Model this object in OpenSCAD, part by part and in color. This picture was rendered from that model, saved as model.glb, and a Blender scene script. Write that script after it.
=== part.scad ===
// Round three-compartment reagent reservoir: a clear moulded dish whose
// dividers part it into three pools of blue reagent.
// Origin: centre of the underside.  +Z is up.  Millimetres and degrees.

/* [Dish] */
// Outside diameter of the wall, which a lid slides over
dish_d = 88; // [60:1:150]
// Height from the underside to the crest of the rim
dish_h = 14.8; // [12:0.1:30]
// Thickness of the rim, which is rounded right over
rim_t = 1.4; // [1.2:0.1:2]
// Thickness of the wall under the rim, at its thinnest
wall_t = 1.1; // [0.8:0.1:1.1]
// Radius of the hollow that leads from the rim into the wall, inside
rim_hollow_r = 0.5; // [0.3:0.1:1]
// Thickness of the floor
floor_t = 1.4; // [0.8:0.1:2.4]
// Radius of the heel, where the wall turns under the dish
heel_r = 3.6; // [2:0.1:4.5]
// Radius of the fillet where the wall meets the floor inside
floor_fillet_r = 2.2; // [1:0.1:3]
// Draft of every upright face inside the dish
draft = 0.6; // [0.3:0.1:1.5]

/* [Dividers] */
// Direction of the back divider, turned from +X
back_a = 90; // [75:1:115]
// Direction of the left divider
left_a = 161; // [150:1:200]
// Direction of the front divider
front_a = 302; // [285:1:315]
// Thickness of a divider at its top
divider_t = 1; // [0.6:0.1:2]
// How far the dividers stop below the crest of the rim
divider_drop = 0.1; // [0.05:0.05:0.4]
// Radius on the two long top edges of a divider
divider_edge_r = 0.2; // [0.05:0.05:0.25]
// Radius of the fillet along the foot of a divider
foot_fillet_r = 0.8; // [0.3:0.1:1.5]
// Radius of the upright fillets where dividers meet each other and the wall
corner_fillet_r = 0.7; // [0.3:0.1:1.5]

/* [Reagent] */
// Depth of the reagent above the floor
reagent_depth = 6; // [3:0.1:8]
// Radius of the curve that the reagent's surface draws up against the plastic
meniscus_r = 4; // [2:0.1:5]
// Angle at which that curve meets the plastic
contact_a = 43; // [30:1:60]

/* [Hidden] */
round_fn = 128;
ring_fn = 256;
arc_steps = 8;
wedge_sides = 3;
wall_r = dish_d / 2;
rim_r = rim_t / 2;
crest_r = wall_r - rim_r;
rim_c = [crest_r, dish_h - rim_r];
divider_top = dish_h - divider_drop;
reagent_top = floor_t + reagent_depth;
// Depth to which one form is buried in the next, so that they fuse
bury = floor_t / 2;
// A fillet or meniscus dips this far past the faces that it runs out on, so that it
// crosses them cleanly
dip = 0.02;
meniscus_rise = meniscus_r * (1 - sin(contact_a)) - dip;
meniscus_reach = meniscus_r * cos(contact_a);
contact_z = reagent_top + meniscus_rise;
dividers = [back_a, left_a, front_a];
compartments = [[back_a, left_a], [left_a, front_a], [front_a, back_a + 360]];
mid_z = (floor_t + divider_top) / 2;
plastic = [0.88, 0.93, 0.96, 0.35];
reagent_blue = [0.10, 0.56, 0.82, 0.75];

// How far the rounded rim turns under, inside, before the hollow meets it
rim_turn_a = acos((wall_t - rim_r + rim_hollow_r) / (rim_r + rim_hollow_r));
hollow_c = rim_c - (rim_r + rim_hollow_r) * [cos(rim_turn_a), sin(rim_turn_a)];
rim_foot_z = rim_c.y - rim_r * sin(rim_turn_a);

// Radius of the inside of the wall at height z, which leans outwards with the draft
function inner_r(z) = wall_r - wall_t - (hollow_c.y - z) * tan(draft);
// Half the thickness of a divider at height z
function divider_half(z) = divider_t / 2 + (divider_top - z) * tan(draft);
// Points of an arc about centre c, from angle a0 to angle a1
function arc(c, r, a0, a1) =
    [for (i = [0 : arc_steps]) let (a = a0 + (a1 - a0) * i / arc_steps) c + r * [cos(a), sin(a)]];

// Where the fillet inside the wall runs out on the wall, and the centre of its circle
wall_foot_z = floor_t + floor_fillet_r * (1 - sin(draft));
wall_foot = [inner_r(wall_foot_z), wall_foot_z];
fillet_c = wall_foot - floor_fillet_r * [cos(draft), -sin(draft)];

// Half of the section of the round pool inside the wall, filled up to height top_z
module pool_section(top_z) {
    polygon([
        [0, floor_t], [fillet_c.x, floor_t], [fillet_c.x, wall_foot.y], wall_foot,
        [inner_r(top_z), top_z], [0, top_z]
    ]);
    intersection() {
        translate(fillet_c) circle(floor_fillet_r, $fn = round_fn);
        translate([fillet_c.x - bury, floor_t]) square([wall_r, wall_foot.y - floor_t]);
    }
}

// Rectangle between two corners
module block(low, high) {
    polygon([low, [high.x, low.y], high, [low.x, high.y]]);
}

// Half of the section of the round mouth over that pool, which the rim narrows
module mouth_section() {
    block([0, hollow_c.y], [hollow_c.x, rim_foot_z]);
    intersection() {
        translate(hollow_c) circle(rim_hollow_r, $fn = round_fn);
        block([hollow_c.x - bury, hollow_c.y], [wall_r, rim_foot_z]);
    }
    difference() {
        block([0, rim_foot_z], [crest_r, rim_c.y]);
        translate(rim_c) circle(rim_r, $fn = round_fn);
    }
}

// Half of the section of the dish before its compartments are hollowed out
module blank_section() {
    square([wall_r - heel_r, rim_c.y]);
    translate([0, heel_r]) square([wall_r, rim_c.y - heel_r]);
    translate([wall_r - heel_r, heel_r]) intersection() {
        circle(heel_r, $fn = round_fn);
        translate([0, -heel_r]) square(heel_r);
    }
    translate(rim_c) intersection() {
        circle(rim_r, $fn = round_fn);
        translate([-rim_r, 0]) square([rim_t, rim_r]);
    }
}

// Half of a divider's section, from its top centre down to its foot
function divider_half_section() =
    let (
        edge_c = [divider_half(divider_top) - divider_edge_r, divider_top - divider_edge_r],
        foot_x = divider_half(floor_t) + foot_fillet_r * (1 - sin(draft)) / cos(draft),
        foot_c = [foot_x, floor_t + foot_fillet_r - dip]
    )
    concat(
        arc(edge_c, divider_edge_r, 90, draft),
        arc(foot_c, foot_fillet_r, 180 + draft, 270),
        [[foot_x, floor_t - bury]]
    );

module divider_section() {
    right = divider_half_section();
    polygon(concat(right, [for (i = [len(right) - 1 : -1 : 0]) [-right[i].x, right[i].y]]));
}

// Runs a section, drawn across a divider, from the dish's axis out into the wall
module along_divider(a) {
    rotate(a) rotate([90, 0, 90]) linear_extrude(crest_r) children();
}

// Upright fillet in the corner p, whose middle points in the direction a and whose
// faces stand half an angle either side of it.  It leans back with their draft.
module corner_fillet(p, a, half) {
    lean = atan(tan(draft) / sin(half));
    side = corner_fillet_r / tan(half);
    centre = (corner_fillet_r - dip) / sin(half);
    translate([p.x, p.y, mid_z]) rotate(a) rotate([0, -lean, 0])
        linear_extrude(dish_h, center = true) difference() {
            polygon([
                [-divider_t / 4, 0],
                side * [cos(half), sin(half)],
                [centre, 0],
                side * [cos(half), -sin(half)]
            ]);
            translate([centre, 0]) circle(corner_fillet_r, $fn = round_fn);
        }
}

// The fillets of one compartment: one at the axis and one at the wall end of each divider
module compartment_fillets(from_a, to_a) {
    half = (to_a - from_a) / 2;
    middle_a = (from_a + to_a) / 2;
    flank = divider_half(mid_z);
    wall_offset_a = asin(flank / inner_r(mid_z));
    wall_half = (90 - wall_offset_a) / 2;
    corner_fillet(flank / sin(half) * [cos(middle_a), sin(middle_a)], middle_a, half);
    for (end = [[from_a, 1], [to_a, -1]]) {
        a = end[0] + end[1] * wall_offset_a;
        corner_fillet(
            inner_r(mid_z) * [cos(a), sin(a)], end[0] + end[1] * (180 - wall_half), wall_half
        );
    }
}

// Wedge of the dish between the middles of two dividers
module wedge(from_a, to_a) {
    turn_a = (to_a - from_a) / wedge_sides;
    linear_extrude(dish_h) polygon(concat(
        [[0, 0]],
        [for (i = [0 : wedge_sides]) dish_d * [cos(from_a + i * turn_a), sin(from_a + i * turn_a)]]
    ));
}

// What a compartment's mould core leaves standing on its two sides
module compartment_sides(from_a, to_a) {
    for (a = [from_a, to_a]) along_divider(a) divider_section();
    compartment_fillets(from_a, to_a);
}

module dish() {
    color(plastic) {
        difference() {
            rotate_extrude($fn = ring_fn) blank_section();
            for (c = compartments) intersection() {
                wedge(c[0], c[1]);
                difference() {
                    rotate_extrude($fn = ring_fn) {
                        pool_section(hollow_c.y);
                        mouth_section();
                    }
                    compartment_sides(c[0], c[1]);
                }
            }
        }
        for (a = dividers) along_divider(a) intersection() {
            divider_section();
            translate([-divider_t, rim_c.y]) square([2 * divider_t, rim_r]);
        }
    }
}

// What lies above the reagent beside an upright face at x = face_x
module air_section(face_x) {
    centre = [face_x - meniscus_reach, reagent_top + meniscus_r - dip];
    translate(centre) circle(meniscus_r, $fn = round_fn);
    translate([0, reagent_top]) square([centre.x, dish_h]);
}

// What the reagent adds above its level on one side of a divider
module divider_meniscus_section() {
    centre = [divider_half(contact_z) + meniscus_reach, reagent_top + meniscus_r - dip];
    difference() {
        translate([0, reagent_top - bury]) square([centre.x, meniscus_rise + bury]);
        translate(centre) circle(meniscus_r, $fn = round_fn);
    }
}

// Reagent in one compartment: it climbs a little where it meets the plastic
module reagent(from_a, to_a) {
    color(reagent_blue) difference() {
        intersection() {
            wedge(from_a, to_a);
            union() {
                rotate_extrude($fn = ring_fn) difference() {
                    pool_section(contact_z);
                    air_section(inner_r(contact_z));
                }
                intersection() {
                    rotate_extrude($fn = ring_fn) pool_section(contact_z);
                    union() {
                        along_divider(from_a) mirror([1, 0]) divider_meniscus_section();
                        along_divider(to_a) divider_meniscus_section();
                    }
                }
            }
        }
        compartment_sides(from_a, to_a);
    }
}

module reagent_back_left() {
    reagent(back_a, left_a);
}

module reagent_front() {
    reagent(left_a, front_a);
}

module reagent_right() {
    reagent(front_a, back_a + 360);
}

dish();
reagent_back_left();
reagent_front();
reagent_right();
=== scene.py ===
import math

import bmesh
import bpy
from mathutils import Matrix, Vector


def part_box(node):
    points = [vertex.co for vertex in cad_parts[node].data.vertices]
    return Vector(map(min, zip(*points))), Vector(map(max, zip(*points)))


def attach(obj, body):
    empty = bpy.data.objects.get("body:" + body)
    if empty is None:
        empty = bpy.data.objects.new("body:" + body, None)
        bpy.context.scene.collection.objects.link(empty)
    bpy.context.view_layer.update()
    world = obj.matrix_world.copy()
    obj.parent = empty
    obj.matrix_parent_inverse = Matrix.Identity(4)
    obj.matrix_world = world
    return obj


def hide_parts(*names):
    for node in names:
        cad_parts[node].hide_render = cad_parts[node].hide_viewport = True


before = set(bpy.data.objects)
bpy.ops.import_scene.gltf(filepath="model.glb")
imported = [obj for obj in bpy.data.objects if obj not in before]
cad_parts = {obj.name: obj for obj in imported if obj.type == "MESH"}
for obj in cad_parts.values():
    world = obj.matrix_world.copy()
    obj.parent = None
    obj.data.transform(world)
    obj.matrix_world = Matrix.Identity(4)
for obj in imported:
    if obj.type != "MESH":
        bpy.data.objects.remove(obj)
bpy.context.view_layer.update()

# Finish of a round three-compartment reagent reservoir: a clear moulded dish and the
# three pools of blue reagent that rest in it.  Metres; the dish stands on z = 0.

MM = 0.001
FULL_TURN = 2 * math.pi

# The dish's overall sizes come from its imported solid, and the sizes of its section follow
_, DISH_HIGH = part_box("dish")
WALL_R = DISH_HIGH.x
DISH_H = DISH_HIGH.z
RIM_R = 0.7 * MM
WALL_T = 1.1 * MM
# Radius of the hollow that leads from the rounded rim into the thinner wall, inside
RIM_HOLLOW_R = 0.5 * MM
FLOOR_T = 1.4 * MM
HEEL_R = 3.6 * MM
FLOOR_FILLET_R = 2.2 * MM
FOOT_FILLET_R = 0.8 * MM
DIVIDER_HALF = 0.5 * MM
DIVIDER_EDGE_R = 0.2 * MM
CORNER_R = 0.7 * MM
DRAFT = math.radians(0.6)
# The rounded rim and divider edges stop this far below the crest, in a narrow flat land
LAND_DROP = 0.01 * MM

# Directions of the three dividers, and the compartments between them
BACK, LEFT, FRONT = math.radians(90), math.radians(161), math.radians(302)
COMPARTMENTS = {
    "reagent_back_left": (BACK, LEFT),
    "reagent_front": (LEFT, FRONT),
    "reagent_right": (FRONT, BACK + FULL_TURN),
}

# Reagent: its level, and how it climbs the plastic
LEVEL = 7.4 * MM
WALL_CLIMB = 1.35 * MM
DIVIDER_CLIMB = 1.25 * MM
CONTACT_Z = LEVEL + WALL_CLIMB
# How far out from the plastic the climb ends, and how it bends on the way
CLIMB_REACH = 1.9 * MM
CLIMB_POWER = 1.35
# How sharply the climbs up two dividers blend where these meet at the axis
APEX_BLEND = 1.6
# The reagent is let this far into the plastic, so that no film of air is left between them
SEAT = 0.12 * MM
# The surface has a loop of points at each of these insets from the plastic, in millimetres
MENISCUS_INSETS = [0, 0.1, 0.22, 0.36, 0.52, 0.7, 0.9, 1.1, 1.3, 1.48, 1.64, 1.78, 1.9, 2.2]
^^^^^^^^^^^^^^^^
→ GIVEN REQUEST: Of the lines above, retype only those from the line containing "in imported if" through the line containing "# Finish of", including both, exactly.

→ RESPONSE:
cad_parts = {obj.name: obj for obj in imported if obj.type == "MESH"}
for obj in cad_parts.values():
    world = obj.matrix_world.copy()
    obj.parent = None
    obj.data.transform(world)
    obj.matrix_world = Matrix.Identity(4)
for obj in imported:
    if obj.type != "MESH":
        bpy.data.objects.remove(obj)
bpy.context.view_layer.update()

# Finish of a round three-compartment reagent reservoir: a clear moulded dish and the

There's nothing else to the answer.